675g or 1 ½ lb strong bread flour
10ml or 2 tsp salt
15g fresh yeast or 1 level tablespoon dried yeast
430ml or 15 fl oz warm water
Mix the yeast in 150ml of warm water. Measure the flour into a large mixing bowl with the salt and make a well in the centre. When the yeast has fermented add the remaining water, pour into the flour and mix.
Turn out onto a floured surface and knead well for 10 minutes (or use the dough hook in a mixer for 6 minutes and finish by hand). Lightly oil the inside of the bowl and return the dough, covering the bowl with oiled cling film, to prove for two hours or until double in size.
Knock back the dough, turn out onto floured surface and knead for 5 minutes. You can use dough hook but I find hand kneading gets the air into the dough much better and also gives you a feel for the moistness. The dough must not be too sticky as this tends to make it rise outwards instead of upwards, so slowly add more flour if necessary.
Prepare a greased baking sheet. For a bloomer type loaf roll the dough into a rectangle, then roll back into a swiss roll shape. Place it seam side down onto the baking sheet, cut a few deep diagonal slashes in the top using a sharp knife (or bread knife).

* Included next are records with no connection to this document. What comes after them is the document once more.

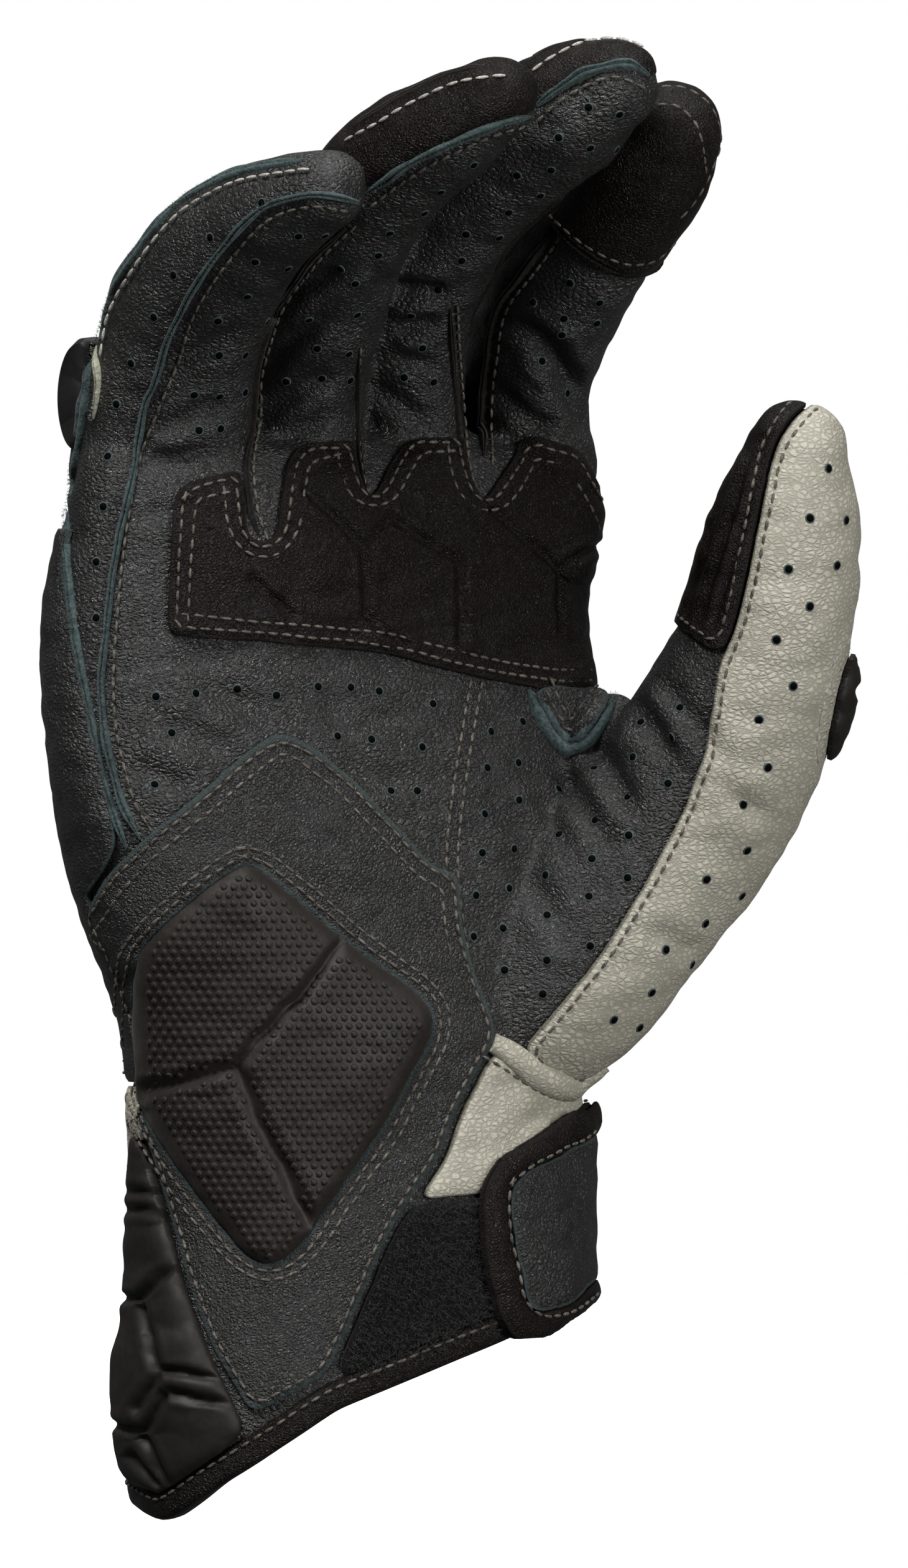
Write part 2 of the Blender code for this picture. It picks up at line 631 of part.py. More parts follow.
def cuff_panels() -> None:
    """The greige cuff, the fastener's loop field, the rubber gauntlet and the bound hem."""
    above_binding = BINDING_HEIGHT + GAP
    region = plus(prism(CUFF_BACK, near=GAP), prism(CUFF_FRONT, past=WRAP))
    region = plus(region, prism(CUFF_SLIVER, past=WRAP))
    region = minus(region, prism(GAUNTLET, past=GAUNTLET_WRAP + GAP, grow=GAP))
    region = both(region, hem_form(above_binding))
    finish(panel("body", region), "cuff_panel", "greige_leather")
    region = both(prism(LOOP_FIELD, past=0.0), hem_form(above_binding))
    finish(panel("body", region), "loop_panel", "loop_fabric")
    region = both(prism(GAUNTLET, past=GAUNTLET_WRAP), hem_form(above_binding))
    rubber = panel("body", region, thickness=RUBBER_THICKNESS)
    finish(rubber, "gauntlet_panel", "black_rubber")
    inside = -LEATHER_WALL - GAP
    binding = both(body(GAP + PANEL_THICKNESS, FORM_FOOT), hem_form(0.0, BINDING_HEIGHT))
    binding = minus(binding, body(inside - PANEL_THICKNESS, FORM_FOOT))
    groove = minus(body(GAP, FORM_FOOT), body(inside, FORM_FOOT))
    groove = both(groove, hem_form(BINDING_LIP - GAP))
    finish(minus(binding, groove), "hem_binding", "black_leather")


def strap() -> None:
    """The wrist strap with its edging and inset, closed over the loop field and round the back."""
    region = plus(prism(STRAP_FRONT, past=WRAP), prism(STRAP_BACK, near=0.0))
    band = panel("body", region, SECOND_LIFT, STRAP_THICKNESS)
    finish(band, "wrist_strap", "black_leather")
    region = minus(prism(STRAP_FRONT), prism(STRAP_INSET, grow=GAP))
    region = both(region, half_space(0.0, in_front=True))
    edge = panel("body", region, STRAP_TOP_LIFT, STRAP_EDGE_THICKNESS)
    finish(edge, "strap_edging", "black_leather")
    inset = panel("body", prism(STRAP_INSET, past=0.0), STRAP_TOP_LIFT, STRAP_INSET_THICKNESS)
    finish(inset, "strap_inset", "charcoal_leather")


def knuckle_bar(grow: float) -> bpy.types.Object:
    """Rounded bar along the knuckles, which the guard's shell follows."""
    table = [
        Ring(x, z, y, KNUCKLE_RADIUS / KNUCKLE_DEPTH, 1.0) for x, z, y in KNUCKLE_LINE
    ]
    return stall(table, 2.0 * KNUCKLE_DEPTH, grow)


def back_pieces() -> None:
    """The leather back of the hand and the hard guard over its knuckles."""
    region = plus(prism(BACK_FIELD, near=GAP), prism(BACK_STRIP, past=WRAP))
    back = minus(panel("body", region), thumb(SECOND_LIFT))
    finish(back, "back_panel", "charcoal_leather")
    guard = minus(knuckle_bar(GUARD_THICKNESS), knuckle_bar(0.0))
    guard = both(guard, prism(KNUCKLE_FIELD, near=KNUCKLE_SETBACK))
    guard = minus(guard, body(SECOND_LIFT))
    for form in fingers(GAP):
        guard = minus(guard, form)
    finish(guard, "knuckle_guard", "guard_shell")


def fingertip_cap() -> None:
    """The index finger's black touch cap."""
    cap = panel("index", prism(INDEX_CAP))
    cap = minus(cap, stall(FINGER_RINGS["middle_finger"], FINGER_WIDTH, GAP))
    finish(cap, "index_tip_cap", "black_leather")


def build() -> None:
    """Makes every piece of the glove."""
    clear_scene()
    hand_shell()
    for name in FINGER_RINGS:
        finger_stall(name)
    thumb_shell()
    palm_panels()
    thumb_panels()
    cuff_panels()
    strap()
    back_pieces()
    fingertip_cap()


build()
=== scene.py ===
"""Looks of a right-hand short-cuff motorcycle glove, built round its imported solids.

Metres, +Z up through the fingers, the palm towards -Y and the thumb towards +X. One smooth skin is
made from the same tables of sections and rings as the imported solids, and every leather panel is cut
from it by an outline of the front view. Those outlines are drawn on a drafting grid, whose squares
across, up and deep follow the glove's width, length and depth.
"""

import logging
import math
from collections import namedtuple
from dataclasses import dataclass, field
from enum import Enum
from typing import Callable, Dict, List, Optional, Sequence, Tuple

import bpy
import numpy as np
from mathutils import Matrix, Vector, noise
from mathutils.bvhtree import BVHTree

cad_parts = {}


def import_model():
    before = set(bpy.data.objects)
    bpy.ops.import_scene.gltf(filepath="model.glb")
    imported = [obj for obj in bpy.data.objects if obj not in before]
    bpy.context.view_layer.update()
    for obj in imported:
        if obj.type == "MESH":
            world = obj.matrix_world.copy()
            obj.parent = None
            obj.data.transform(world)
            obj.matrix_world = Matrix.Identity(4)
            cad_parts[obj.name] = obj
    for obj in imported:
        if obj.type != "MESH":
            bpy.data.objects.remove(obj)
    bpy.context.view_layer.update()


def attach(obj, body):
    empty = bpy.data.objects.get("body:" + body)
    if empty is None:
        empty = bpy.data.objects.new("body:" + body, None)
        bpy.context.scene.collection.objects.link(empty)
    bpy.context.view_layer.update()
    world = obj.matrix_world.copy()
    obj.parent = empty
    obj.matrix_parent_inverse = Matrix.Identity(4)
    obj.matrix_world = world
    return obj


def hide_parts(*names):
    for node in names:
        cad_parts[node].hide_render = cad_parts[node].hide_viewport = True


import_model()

LOG = logging.getLogger("glove")

Field = Callable[[np.ndarray], np.ndarray]
Points2 = List[Tuple[float, float]]
Colour = Tuple[float, float, float]
Pair = Tuple[np.ndarray, np.ndarray]

# Overall sizes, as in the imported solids
GLOVE_WIDTH = 0.1422
GLOVE_LENGTH = 0.2566
GLOVE_DEPTH = 0.1080
PALM_BREADTH = 0.1060
PALM_THICKNESS = 0.0440
FINGER_WIDTH = 0.0210
THUMB_WIDTH = 0.0330
LEATHER_WALL = 0.0016
PANEL_THICKNESS = 0.0012
PAD_THICKNESS = 0.0026
RUBBER_THICKNESS = 0.0028
STRAP_THICKNESS = 0.0014
GUARD_THICKNESS = 0.0030
GAP = 0.0003
STRAP_EDGE_THICKNESS = 0.0016
STRAP_INSET_THICKNESS = 0.0008
BINDING_HEIGHT = 0.0050
BINDING_LIP = 0.0020
KNUCKLE_RADIUS = 0.0105
KNUCKLE_DEPTH = 0.0115
KNUCKLE_SETBACK = 0.0055
HEM_SLOPE = 0.10
WRAP = 0.0020
GAUNTLET_WRAP = 0.0080

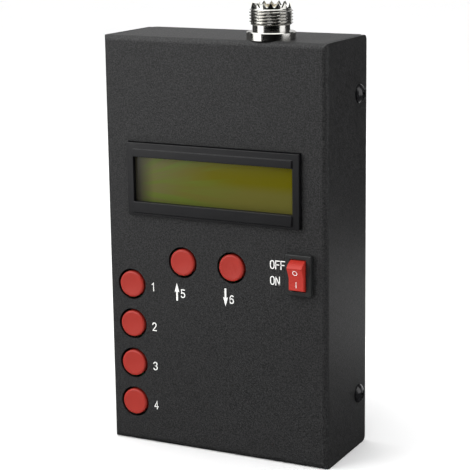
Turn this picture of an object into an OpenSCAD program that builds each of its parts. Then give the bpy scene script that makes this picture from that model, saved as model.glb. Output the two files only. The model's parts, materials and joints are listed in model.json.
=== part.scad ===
// Hand-held antenna analyzer: a folded sheet-metal case that stands on its bottom face, with a
// two-line display, six push buttons, a rocker switch and a threaded antenna socket on top.
// Millimetres. The origin is the middle of the bottom face, +Z is up and the front faces -Y.
// Most parts are drawn in the front frame: X across, Y up and Z out of the front face, so a
// piece inside the case has a negative Z there.

/* [Case] */
// Width of the case, side to side
case_w = 90; // [89:0.5:100]
// Height of the case, bottom face to top face
case_h = 155.5; // [154:0.5:170]
// Depth of the case, front face to back face
case_d = 36; // [35.5:0.5:45]
// Thickness of the case sheet
sheet_t = 1.2; // [1:0.1:1.4]
// Outside radius of the folded front edges
bend_r = 2; // [1.6:0.1:3]
// Radius of the free corners at the back of the folded sides
corner_r = 2; // [0.5:0.1:3]
// Width of the open seam between two folded sides
seam_w = 0.3; // [0.1:0.05:0.6]

/* [Back cover] */
// Gap between the back cover and the case all round
cover_gap = 0.15; // [0.05:0.05:0.4]
// Reach of the cover's side flanges, from the back face forward
cover_flange = 12; // [10:0.5:14]
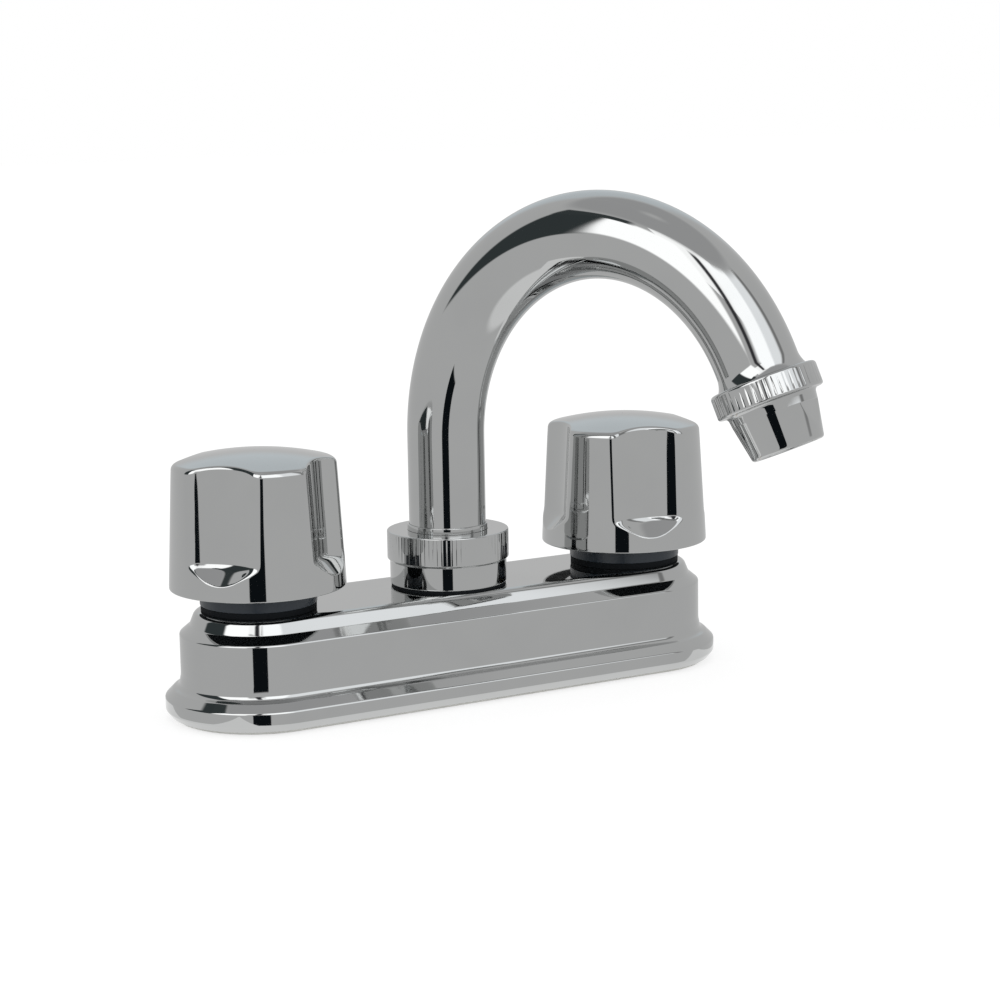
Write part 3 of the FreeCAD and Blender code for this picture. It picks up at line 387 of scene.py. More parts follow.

Leave to prove for 30 – 40 minutes covered in the oiled cling film.
Boil some water, pour into a shallow dish and place on the lower shelf of the oven to create a steamy atmosphere, which gives a lovely crust.
Put the bread into the middle of the cold oven then turn oven on to 220º (200º if using fan oven) and bake for about 40 minutes (or until golden brown). Check by knocking the base to feel if it sounds hollow. If you want an extra crusty loaf spray with water immediately after removing from the oven.
Transfer to wire rack to cool.
This is today’s loaf (not bad, huh):
I’ve found that putting the dough into a cold oven helps the dough to fully rise as the oven slowly warms up, therefore making a very light and crusty loaf. The baking times will vary according to how fast the oven warms up.